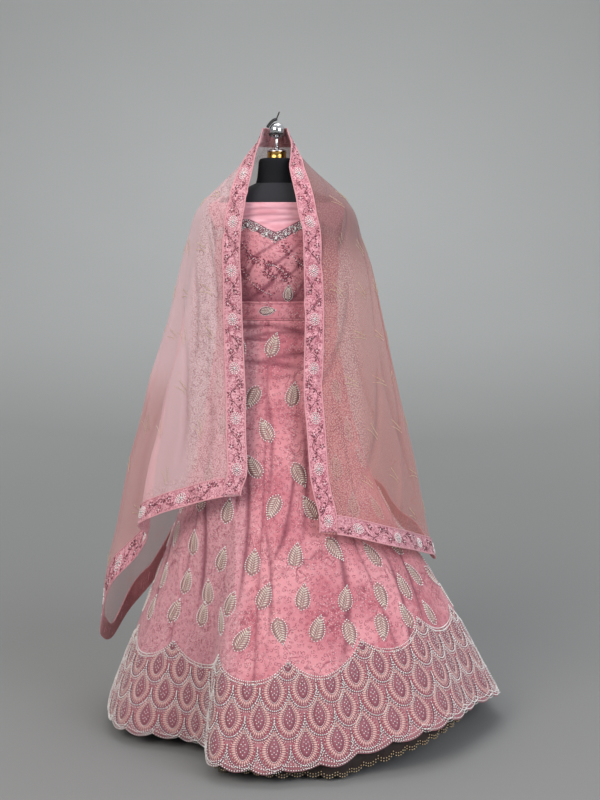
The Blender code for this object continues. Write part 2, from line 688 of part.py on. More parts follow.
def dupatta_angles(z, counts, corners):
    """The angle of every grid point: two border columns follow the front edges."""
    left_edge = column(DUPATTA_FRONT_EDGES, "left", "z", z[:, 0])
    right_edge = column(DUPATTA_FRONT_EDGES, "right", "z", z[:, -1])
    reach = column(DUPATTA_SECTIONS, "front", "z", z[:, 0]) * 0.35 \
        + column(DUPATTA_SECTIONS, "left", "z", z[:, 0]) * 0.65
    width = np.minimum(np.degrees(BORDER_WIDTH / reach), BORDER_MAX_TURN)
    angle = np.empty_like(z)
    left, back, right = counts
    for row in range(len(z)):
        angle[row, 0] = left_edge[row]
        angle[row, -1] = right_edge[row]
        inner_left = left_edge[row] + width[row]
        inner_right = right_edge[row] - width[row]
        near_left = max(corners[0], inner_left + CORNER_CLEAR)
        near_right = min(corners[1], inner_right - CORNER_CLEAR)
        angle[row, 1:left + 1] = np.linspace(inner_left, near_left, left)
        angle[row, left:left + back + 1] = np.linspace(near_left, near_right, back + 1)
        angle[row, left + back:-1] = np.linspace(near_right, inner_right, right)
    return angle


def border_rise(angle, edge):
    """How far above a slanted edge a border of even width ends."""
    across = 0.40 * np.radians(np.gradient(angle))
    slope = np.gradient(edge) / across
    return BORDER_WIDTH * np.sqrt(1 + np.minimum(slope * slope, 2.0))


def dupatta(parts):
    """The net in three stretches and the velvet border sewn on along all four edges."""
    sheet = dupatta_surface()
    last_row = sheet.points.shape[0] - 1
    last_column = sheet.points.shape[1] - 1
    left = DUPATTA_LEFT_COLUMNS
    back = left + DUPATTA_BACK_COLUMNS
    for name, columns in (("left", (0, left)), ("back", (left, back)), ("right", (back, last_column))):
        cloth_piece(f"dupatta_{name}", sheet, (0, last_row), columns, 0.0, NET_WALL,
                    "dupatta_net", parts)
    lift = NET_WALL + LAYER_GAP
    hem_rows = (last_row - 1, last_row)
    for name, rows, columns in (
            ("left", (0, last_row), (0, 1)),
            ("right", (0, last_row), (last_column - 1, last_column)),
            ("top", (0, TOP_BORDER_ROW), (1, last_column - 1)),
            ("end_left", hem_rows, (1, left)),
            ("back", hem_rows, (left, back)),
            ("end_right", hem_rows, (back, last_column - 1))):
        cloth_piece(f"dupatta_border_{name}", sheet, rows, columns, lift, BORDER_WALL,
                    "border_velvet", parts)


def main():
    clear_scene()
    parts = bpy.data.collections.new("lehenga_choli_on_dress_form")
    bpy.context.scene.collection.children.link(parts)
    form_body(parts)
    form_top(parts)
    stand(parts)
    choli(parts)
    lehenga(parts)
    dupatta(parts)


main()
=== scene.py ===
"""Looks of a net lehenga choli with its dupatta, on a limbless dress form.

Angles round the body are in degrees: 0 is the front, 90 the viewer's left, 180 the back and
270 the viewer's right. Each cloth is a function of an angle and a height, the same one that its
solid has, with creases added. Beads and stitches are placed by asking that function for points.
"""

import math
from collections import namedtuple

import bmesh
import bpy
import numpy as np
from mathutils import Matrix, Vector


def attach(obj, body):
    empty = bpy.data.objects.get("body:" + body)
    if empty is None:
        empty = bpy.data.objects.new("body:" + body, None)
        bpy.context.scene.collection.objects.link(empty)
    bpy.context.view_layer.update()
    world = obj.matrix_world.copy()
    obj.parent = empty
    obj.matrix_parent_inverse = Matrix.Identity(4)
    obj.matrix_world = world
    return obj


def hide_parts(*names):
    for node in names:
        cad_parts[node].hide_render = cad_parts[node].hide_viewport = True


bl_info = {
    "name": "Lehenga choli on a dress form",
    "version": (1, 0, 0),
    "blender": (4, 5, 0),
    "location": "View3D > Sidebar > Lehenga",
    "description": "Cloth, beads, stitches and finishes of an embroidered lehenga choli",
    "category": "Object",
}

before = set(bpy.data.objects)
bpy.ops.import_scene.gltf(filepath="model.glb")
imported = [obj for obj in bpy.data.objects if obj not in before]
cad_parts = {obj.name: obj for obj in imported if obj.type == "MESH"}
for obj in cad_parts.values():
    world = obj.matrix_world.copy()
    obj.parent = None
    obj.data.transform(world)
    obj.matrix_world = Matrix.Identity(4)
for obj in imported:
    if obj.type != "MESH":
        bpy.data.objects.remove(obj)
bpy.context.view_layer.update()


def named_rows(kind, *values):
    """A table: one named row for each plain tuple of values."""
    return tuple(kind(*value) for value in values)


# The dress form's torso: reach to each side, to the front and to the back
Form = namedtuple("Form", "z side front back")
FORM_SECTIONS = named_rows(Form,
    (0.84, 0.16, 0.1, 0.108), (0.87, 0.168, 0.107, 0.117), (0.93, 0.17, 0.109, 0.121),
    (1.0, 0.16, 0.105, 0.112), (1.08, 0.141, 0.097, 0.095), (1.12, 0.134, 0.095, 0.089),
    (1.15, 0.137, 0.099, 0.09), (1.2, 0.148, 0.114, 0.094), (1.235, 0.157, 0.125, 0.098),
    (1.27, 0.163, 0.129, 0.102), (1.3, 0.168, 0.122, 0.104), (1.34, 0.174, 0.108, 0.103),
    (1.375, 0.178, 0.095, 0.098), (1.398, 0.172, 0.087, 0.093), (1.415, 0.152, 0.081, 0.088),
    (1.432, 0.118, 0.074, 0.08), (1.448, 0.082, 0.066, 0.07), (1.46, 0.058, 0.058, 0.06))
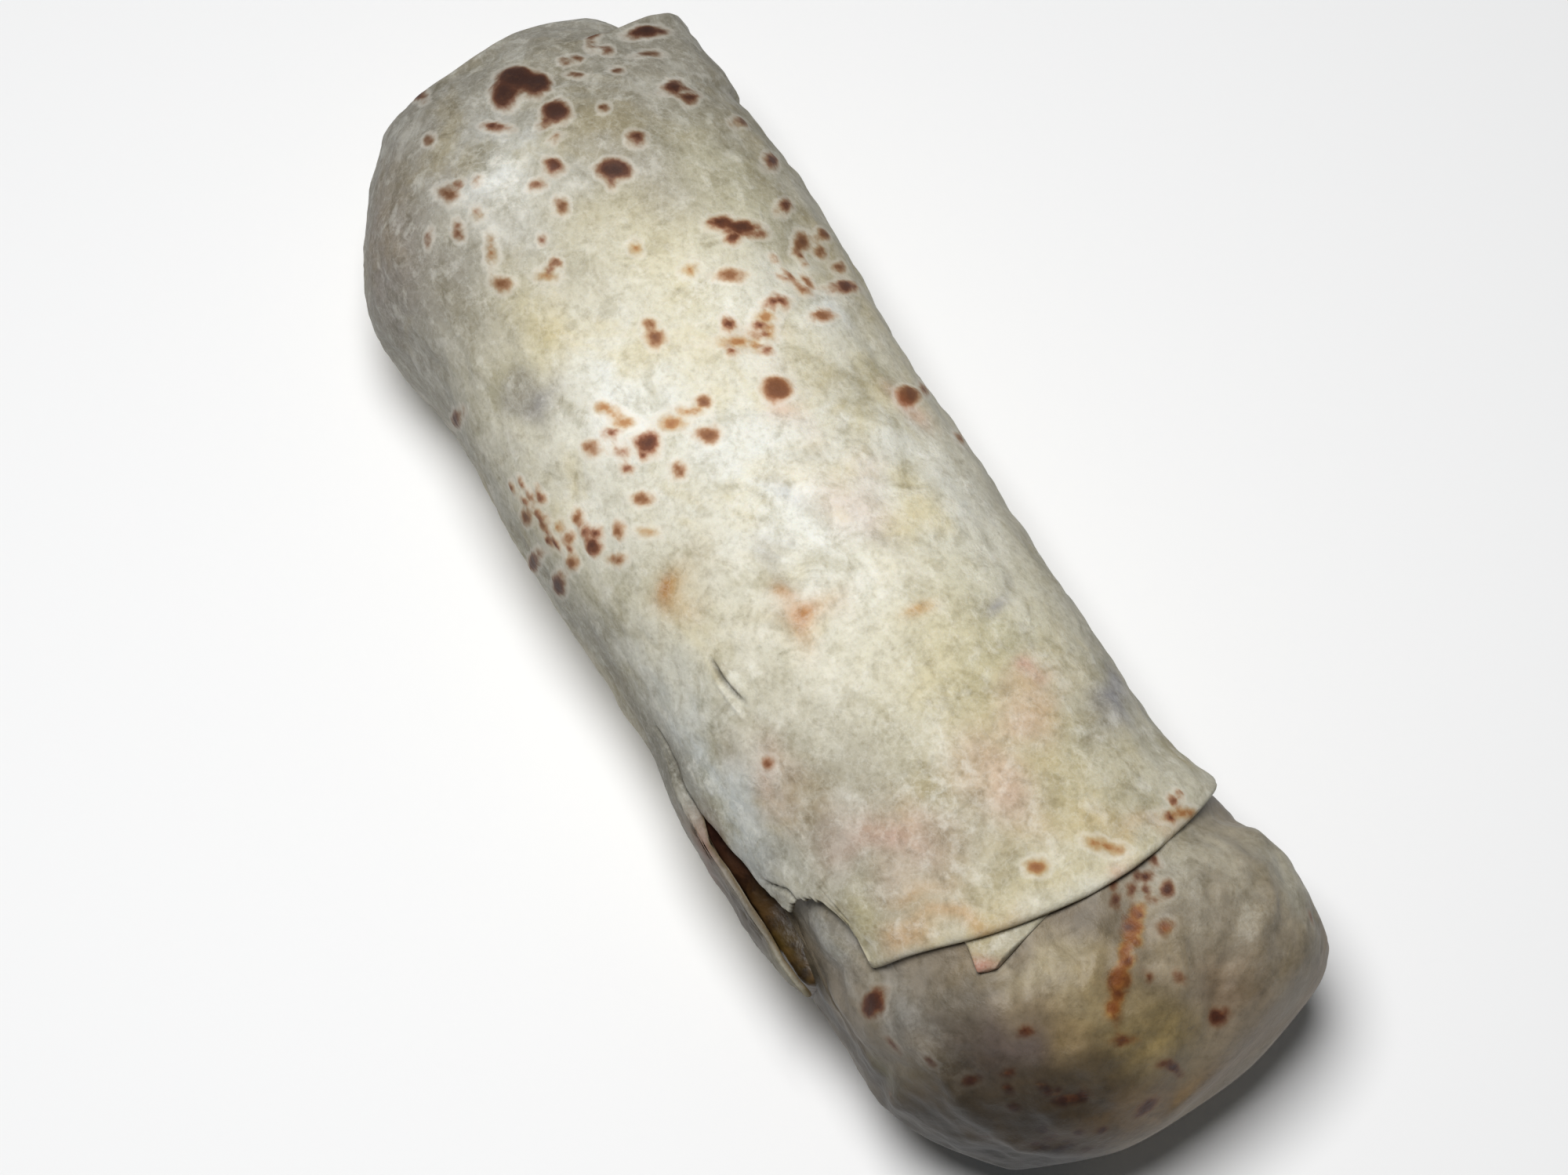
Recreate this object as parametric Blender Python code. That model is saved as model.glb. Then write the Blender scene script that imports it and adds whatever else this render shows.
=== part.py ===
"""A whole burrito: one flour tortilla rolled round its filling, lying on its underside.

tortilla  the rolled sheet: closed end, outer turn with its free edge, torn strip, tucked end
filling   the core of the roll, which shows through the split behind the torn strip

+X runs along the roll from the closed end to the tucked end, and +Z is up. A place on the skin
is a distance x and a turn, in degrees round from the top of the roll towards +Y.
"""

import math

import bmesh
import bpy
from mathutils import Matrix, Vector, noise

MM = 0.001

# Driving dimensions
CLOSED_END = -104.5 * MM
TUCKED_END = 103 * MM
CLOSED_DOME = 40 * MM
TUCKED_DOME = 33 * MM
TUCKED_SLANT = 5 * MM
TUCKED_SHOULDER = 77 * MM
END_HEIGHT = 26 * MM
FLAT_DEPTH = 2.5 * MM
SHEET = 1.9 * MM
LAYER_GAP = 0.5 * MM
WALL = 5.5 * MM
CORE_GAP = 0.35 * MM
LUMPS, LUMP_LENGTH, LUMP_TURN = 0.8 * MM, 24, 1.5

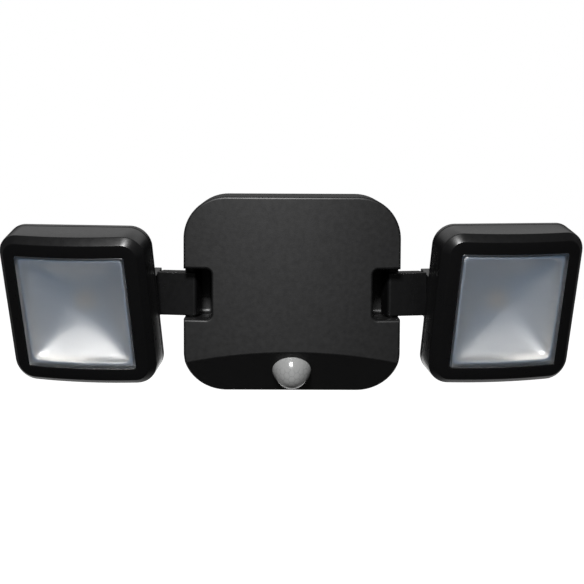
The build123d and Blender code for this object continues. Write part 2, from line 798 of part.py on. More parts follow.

——————

Beginning with the line containing "for name, rows, columns" and ending with the line containing "obj.parent = empty", extract those lines exactly from the listing above, and only those.

    for name, rows, columns in (
            ("left", (0, last_row), (0, 1)),
            ("right", (0, last_row), (last_column - 1, last_column)),
            ("top", (0, TOP_BORDER_ROW), (1, last_column - 1)),
            ("end_left", hem_rows, (1, left)),
            ("back", hem_rows, (left, back)),
            ("end_right", hem_rows, (back, last_column - 1))):
        cloth_piece(f"dupatta_border_{name}", sheet, rows, columns, lift, BORDER_WALL,
                    "border_velvet", parts)


def main():
    clear_scene()
    parts = bpy.data.collections.new("lehenga_choli_on_dress_form")
    bpy.context.scene.collection.children.link(parts)
    form_body(parts)
    form_top(parts)
    stand(parts)
    choli(parts)
    lehenga(parts)
    dupatta(parts)


main()
=== scene.py ===
"""Looks of a net lehenga choli with its dupatta, on a limbless dress form.

Angles round the body are in degrees: 0 is the front, 90 the viewer's left, 180 the back and
270 the viewer's right. Each cloth is a function of an angle and a height, the same one that its
solid has, with creases added. Beads and stitches are placed by asking that function for points.
"""

import math
from collections import namedtuple

import bmesh
import bpy
import numpy as np
from mathutils import Matrix, Vector


def attach(obj, body):
    empty = bpy.data.objects.get("body:" + body)
    if empty is None:
        empty = bpy.data.objects.new("body:" + body, None)
        bpy.context.scene.collection.objects.link(empty)
    bpy.context.view_layer.update()
    world = obj.matrix_world.copy()
    obj.parent = empty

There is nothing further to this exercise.